1 Not "sublight"; still supralight, but at a convenient angle-or-arc across the sightline. Usefully also it's visible from that location on the planet. It'd be a 50/50 chance of not even being significantly over the horizon (or less likely, given the Lake District-style locale, with hills up on all sides), but it actually seems to more or less pass overhead, which is good for plot reasons but highly unlikely for any given random point on a random world that alreadi sits just off the path of the weapon-trajectory. By Star Wars terms, that's downright fortuitous (from a scene-setting POV) given that it seems that we have pretty much most of the far-far-away galaxy to play with when settling on the three respective locations required in that scenario...
2i) [going back a bit] I remember seeing the bolt as already split, whilst being watched from the bar-planet. I was assuming that the strands would merge (like the separate tributary beams merging at the 'tip' of the Death Star superlaser, which lasers wouldn't normally do, furthering the evidence that they're really plasma beams carefully corralled and aimed to merge into the main beam). But they didn't, they'd obviously been split at source (where they were effectively in the same blinding mass), extruded in virtually-parallel streams from the source pipe like mincemeat through a mincer out-pipe, such that they'd eventually impact the destination. [edit: each to their own destination... the barely discernible difference in original angles (theta and phi) being such that each deadly clump of energy impacts the desired destination pretty much square-on. Which requires both a masterwork effort of celestial surveying and an immense degree of control over the respective fractional-stellar energies at the point of launch.

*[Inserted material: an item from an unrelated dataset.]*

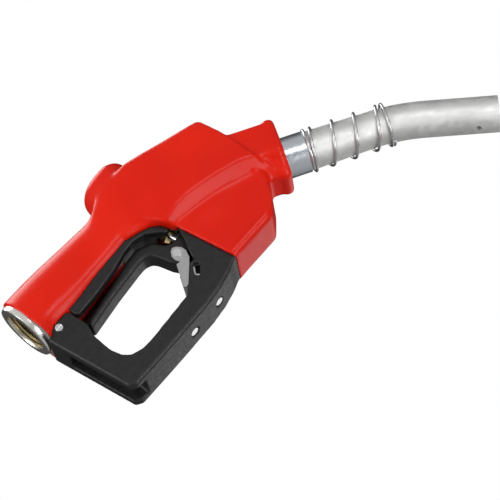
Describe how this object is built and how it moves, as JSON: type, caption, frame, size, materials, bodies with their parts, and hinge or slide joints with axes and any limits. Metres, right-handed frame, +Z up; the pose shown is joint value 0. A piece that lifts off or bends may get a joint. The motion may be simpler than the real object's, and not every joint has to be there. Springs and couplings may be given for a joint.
{
  "type": "fuel nozzle",
  "caption": "Automatic shut-off fuel nozzle with a hose inlet, covered grip, squeeze lever in a hand guard, hold-open clip and bent spout with an anchor spring.",
  "frame": {"origin": "centre of the hose inlet's mouth", "axes": "+X forward along the inlet and grip, +Z up towards the poppet cap, Y across; the nozzle is symmetric about Y = 0"},
  "size_m": [0.3091, 0.0484, 0.1845],
  "materials": {
    "red_vinyl": "glossy moulded vinyl",
    "black_moulding": "satin, fine grain",
    "cast_body": "die cast",
    "spout_metal": "satin, drawn tube",
    "ferrule_metal": "smooth turned",
    "ring_metal": "turned",
    "clip_steel": "stamped plate",
    "spring_steel": "drawn wire",
    "pin_steel": "ground",
    "brass_fittings": "turned",
    "seal_rubber": "moulded",
    "valve_plastic": "moulded acetal"
  },
  "bodies": {
    "nozzle": {"body_casting": "cast_body", "inlet_ring": "ring_metal", "inlet_strainer": "pin_steel", "scuff_cover": "red_vinyl", "hand_guard": "black_moulding", "grip_insulator": "black_moulding", "guard_screws": "pin_steel", "guard_front_bolt": "pin_steel", "hold_open_rack": "clip_steel", "rack_rivets": "pin_steel", "poppet_cap": "cast_body", "cap_o_ring": "seal_rubber", "poppet_spring": "spring_steel", "packing_nut": "brass_fittings", "stem_seal": "seal_rubber", "diaphragm": "seal_rubber", "vacuum_cap": "cast_body", "diaphragm_spring": "spring_steel", "latch_ring": "pin_steel", "plunger_bushing": "brass_fittings", "plunger_spring": "spring_steel", "spout_ferrule": "ferrule_metal", "spout": "spout_metal", "spout_o_ring": "seal_rubber", "spout_spring": "spring_steel", "vent_tube": "valve_plastic", "check_valve_seat": "brass_fittings", "check_spring": "spring_steel", "check_guide": "valve_plastic"},
    "main_valve": {"poppet": "brass_fittings", "poppet_seal": "seal_rubber", "main_stem": "pin_steel"},
    "shut_off_plunger": {"plunger": "pin_steel", "latch_balls": "pin_steel", "lever_pin": "pin_steel"},
    "lever": {"lever": "black_moulding", "clip_rivet": "pin_steel"},
    "hold_open_clip": {"hold_open_clip": "clip_steel"},
    "latch": {"latch_pin": "pin_steel", "diaphragm_plate": "pin_steel"},
    "check_valve": {"check_poppet": "valve_plastic"}
  },
  "joints": [
    {"name": "shut_off_drop", "type": "slide", "parent": "nozzle", "child": "shut_off_plunger", "axis": [0.3107, 0, 0.9505], "range_m": [-0.006, 0], "stiffness_N_per_m": 400, "springref_m": 0.002, "deforming": ["plunger_spring"]},
    {"name": "lever_squeeze", "type": "hinge", "parent": "shut_off_plunger", "child": "lever", "pos_m": [0.133, 0, -0.043], "axis": [0, 1, 0], "range_deg": [0, 3.5], "stiffness_Nm_per_rad": 8, "springref_deg": -2.86},
    {"name": "clip_swing", "type": "hinge", "parent": "lever", "child": "hold_open_clip", "pos_m": [0.0966, 0, -0.0436], "axis": [0, 1, 0], "range_deg": [-25, 15], "stiffness_Nm_per_rad": 0.01},
    {"name": "main_valve_lift", "type": "slide", "parent": "nozzle", "child": "main_valve", "axis": [0, 0, 1], "range_m": [0, 0.0016], "stiffness_N_per_m": 60, "springref_m": -0.002, "deforming": ["poppet_spring"]},
    {"name": "latch_release", "type": "slide", "parent": "nozzle", "child": "latch", "axis": [0.3107, 0, 0.9505], "range_m": [0, 0.0025], "stiffness_N_per_m": 300, "springref_m": -0.001, "deforming": ["diaphragm_spring", "diaphragm"]},
    {"name": "check_open", "type": "slide", "parent": "nozzle", "child": "check_valve", "axis": [0.8453, 0, -0.5344], "range_m": [0, 0.004], "stiffness_N_per_m": 200, "springref_m": -0.002, "deforming": ["check_spring"]}
  ],
  "couplings": [
    {"joint": "main_valve_lift", "follows": "lever_squeeze", "m_per_rad": 0.026}
  ]
}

But then an organisation rooted in an old all-powerful Empire (neé Old Repuplic) that was still capable of amassing the capability to create the sun-sucker/spit-it-out-again weapon probably can be assumed to have a pretty formidable amount of resources and expertise, at hand...]

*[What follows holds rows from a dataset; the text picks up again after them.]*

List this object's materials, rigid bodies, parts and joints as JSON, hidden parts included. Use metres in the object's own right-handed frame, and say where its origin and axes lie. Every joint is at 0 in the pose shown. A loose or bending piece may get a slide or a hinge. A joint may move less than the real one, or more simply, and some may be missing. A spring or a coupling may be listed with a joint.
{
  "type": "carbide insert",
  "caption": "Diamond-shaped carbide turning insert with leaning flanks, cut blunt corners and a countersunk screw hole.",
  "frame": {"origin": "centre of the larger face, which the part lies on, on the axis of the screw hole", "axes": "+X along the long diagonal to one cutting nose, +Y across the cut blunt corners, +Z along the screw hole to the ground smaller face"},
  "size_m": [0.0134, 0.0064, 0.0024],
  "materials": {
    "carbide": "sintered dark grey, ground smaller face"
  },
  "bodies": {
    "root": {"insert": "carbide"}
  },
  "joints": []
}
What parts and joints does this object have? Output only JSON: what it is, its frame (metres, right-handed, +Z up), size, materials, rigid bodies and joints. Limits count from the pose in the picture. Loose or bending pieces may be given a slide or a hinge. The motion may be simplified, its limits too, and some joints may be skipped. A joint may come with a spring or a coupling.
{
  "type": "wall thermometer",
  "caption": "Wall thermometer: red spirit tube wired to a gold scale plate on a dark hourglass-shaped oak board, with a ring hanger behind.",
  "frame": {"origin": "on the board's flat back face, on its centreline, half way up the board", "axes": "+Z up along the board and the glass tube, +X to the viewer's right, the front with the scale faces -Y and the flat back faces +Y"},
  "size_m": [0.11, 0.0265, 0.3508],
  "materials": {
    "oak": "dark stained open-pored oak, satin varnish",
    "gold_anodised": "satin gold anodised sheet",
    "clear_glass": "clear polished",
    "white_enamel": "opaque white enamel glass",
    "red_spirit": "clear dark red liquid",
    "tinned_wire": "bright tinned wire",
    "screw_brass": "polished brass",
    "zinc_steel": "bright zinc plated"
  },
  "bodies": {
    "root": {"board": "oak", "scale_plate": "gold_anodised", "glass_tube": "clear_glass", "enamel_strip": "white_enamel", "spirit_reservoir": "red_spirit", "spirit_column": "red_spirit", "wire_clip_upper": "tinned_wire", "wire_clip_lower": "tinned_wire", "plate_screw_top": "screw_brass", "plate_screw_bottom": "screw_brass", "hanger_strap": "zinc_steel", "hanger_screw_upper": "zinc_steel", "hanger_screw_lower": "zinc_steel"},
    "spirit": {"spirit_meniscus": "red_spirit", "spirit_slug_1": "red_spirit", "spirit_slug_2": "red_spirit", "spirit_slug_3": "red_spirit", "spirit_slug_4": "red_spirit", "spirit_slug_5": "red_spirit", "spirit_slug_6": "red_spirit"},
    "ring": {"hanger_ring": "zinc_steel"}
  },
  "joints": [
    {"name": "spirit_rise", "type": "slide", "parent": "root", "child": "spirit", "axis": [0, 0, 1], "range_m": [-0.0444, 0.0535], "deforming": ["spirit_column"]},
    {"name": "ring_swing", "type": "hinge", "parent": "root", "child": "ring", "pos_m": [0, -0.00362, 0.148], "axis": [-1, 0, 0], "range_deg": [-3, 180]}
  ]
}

2iii) I'm not entirely sure, but either a only a fraction of the sun was used at a time (the entire energy not being necessary/practical), the planet was equipped with its own hyperspace generators (moving to a new, probably nearby, source-sun for the second shot)
3) Star charts won't (for the naked eye) be visibly different until the last light from the gone-star no longer reaches observers further adrift. (Gravitation probably also travels at SoL, because it's the top-speed of everything, saving those things that are artificially driven at FTL speeds... and maybe those rare natural processes that showed the long-long-ago civilisations that FTL was possible.) But we've also seen that star charts can be altered (prequel trilogy), if necessary, and they probably will have gotten around to replacing Alderaan with an asteroid field after not too long. (If not already, thanks to efficient Imperial bureaucracy... the Falcon probably doesn't update its TomTom too frequently, with such presumed-immutables as star-system configurations, unless docked in a safe harbour where the computer can pick up torrent packets with navigation deltas to update its current knowledge.
...indeed, I'm far more concerned that R2 had all-but-a-bit of a galactic star-map (that bit being the zone that BB8 had exclusive access to), which would seem on past form to be something universally known (fine details about the 'rim', excepted) and certainly of great interest. At least the prequel trilogy only had a single missing system, from every databank that counted, by one devious means or another... It would be easy to miss that without realising you were missing it.
4) I'd say that by that point the Resistance had observed the original attack. And with Finn's information further knew what they were looking for. And obviously have access to superluminal scanning methods. Not so sure I worked out how the First Order suddenly knew where the Resistance were... or suddenly cared enough. Although I gathered that their attack upon the New Republic/whatever worlds was because they were somehow protecting the Resistance. Perhaps politically, perhaps militarily. They (the Republic) may have had the wherewithal to launch a more powerful attack upon the FO's superweapon-world, at least before they ended up being castrated by the first attack.
...there wasn't much explanation about the state-of-play that appeared to have a viable post-Emperor version of the Republic, a viable Empire-Continues organisation that is the First Order and the rag-tag bunch of future-rebels that are the Resistance. Yes, you could go and look in the (original) Extended Universe post-Original-Trilogy novelisations (give or take the obvious changes), but the film never did (yet) explain this state of affairs in isolation, as far as I'm concerned.